> [Written request]: Your answer is a single number: the count of lines that contain the string "caption".

> [Available records]:
|---|
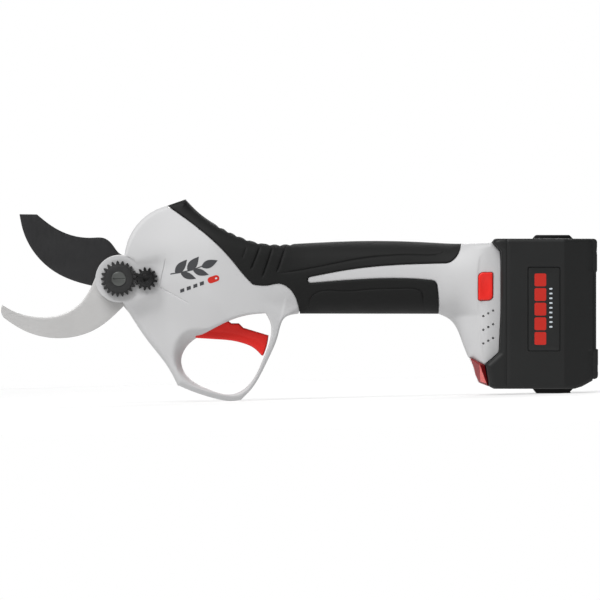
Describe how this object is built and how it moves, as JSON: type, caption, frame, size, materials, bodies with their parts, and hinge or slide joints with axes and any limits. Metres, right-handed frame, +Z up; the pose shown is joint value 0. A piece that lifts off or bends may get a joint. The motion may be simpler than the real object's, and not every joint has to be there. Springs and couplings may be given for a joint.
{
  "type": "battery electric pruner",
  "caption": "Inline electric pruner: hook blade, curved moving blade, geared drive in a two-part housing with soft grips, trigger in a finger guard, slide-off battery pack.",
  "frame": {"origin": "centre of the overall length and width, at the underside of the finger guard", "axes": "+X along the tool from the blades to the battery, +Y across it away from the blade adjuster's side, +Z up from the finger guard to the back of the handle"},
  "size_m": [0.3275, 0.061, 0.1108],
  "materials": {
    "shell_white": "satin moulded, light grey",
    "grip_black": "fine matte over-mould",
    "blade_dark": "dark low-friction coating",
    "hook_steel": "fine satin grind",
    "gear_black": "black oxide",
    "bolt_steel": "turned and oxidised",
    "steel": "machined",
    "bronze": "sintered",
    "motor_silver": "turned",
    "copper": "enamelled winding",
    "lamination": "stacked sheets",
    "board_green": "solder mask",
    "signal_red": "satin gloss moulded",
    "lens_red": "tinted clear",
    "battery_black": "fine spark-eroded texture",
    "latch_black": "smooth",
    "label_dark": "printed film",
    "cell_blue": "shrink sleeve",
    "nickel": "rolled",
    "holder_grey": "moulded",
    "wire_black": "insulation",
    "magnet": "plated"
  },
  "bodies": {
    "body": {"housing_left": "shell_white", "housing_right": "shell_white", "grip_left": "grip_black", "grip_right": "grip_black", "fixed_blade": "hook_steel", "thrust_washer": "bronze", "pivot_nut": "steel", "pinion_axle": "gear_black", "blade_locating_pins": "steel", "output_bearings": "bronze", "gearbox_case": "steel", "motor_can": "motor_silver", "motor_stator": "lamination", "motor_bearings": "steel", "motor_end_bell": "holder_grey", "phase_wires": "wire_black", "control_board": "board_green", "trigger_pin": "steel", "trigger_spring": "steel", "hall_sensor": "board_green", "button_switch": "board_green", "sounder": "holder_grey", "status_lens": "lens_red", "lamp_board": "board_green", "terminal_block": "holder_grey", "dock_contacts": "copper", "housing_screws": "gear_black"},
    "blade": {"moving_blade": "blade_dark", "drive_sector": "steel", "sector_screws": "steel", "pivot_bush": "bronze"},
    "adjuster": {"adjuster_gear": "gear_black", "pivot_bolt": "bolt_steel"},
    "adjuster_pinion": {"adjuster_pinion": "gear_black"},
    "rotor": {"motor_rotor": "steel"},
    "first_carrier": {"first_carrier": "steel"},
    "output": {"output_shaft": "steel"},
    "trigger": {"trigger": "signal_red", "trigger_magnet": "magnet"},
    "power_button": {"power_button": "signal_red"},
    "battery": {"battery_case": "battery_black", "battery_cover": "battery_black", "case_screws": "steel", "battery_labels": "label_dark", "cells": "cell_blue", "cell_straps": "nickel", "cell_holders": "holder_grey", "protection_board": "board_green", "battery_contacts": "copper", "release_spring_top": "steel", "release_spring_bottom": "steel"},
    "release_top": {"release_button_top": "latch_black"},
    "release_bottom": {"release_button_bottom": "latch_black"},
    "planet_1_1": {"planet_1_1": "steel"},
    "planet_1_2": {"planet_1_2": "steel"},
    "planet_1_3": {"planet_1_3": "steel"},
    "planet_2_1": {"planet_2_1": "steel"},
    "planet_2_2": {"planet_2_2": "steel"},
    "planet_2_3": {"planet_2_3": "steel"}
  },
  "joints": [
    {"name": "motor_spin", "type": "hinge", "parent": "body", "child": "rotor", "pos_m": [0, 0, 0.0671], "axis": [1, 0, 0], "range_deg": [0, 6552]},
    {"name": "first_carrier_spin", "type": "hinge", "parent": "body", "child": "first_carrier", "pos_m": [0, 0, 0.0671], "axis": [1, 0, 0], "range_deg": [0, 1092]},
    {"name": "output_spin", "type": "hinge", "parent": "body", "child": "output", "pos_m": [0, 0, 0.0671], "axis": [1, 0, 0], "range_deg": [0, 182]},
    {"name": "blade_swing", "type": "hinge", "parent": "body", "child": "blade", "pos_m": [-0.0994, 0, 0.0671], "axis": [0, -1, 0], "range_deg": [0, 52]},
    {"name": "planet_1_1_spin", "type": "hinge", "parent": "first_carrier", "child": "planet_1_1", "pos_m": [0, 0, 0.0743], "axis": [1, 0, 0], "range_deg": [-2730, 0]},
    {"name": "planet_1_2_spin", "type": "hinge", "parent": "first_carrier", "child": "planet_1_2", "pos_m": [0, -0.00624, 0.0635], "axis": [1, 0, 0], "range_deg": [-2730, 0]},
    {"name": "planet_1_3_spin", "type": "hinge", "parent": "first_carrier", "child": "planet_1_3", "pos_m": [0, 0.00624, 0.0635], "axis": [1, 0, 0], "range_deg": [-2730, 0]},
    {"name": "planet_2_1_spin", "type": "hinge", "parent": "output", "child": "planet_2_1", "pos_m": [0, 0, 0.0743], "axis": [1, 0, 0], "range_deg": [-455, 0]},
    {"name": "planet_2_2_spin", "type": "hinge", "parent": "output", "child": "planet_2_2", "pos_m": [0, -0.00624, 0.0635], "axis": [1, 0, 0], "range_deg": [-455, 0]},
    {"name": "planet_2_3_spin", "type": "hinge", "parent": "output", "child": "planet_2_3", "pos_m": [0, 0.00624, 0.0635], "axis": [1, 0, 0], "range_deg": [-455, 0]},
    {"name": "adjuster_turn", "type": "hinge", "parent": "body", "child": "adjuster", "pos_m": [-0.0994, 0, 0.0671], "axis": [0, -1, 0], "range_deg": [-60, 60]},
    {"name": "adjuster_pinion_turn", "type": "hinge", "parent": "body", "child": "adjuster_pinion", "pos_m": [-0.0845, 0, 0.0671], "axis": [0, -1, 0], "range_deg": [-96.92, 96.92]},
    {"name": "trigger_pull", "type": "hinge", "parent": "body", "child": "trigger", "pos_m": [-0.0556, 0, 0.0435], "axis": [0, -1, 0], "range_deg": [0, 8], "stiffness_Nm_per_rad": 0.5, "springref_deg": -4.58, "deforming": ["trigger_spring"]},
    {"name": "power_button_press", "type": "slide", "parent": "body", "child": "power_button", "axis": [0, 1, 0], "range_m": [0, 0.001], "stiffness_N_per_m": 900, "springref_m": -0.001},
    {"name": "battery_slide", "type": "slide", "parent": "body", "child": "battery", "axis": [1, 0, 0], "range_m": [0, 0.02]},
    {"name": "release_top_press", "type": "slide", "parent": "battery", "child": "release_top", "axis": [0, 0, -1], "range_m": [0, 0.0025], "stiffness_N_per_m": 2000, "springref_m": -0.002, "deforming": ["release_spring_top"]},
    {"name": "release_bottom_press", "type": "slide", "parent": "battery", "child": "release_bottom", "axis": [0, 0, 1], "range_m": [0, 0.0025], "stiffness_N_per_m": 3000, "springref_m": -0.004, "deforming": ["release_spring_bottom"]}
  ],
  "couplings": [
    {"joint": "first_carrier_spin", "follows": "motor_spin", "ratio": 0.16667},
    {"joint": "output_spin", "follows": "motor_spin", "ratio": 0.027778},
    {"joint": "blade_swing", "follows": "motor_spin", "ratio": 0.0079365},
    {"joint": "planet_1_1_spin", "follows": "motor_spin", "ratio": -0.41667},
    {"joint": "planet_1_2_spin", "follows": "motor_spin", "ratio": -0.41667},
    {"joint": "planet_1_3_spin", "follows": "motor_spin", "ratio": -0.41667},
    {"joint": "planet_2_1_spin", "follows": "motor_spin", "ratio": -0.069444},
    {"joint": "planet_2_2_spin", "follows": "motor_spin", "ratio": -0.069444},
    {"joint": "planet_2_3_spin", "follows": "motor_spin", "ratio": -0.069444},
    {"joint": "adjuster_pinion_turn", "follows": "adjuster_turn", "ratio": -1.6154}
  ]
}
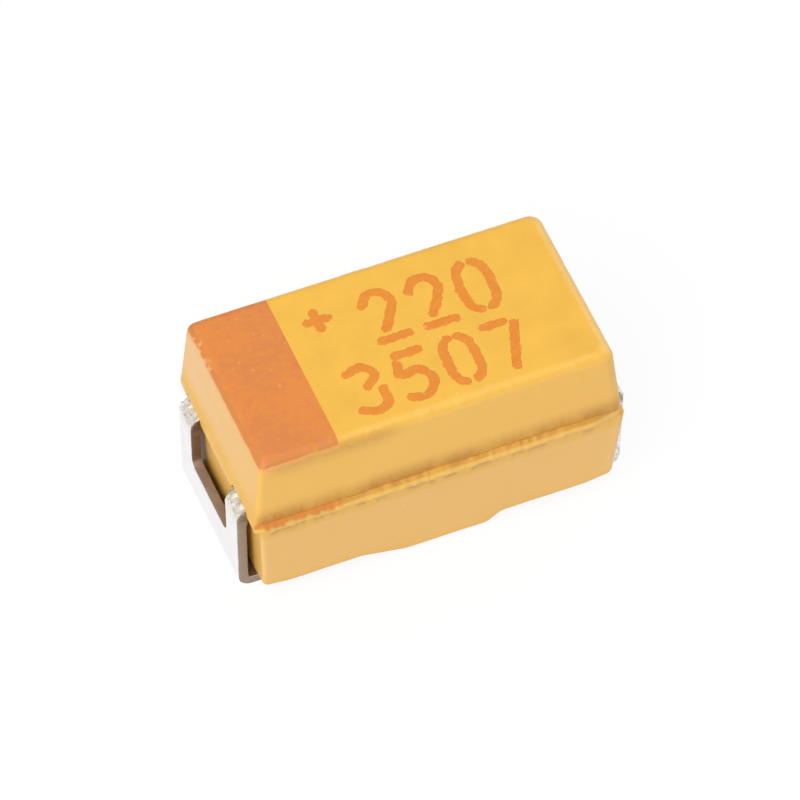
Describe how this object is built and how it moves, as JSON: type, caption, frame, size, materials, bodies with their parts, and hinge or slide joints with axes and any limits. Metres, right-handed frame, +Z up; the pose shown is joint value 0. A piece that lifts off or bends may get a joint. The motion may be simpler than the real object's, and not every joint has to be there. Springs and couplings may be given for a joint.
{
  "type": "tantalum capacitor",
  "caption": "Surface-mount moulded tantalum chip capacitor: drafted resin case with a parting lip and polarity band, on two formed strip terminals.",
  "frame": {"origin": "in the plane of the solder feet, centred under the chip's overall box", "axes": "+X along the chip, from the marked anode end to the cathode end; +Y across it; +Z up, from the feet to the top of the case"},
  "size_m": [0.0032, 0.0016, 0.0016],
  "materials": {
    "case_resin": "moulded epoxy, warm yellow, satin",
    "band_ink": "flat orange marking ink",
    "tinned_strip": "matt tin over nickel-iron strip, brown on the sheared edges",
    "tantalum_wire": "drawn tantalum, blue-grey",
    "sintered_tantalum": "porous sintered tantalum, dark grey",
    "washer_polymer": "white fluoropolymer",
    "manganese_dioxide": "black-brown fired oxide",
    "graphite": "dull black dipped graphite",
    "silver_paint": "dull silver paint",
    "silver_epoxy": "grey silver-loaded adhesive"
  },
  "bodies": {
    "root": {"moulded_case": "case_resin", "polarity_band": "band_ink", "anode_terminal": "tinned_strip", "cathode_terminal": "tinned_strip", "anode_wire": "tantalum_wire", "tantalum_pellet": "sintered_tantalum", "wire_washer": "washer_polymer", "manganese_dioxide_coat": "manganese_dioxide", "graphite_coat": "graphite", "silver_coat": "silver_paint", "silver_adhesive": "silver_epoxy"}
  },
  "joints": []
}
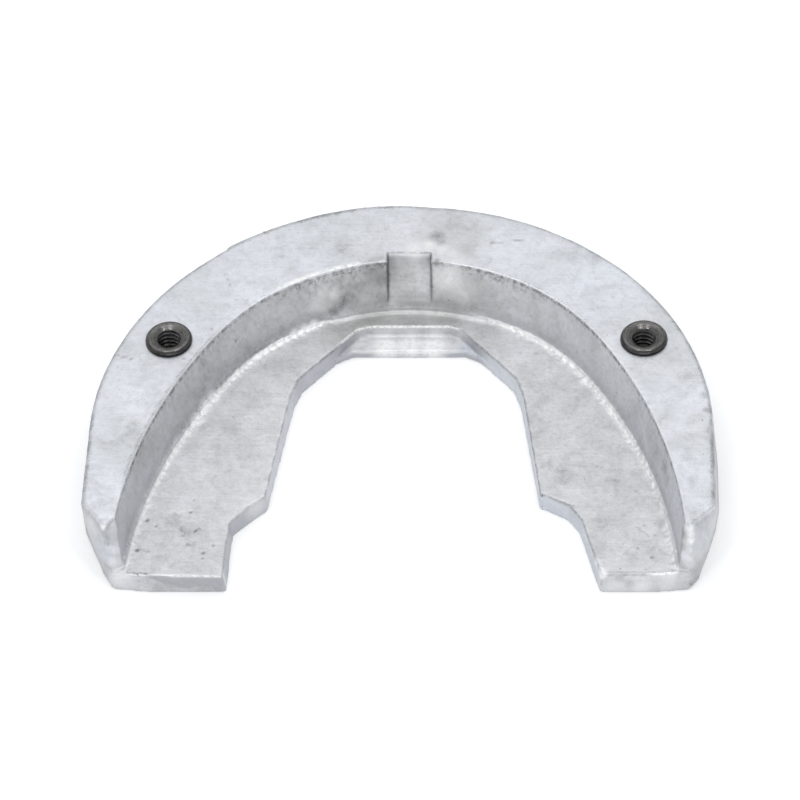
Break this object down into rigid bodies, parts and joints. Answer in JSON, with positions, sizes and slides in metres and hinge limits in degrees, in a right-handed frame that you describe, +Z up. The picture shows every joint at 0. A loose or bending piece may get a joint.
|---|
> [Result of this exercise]: 4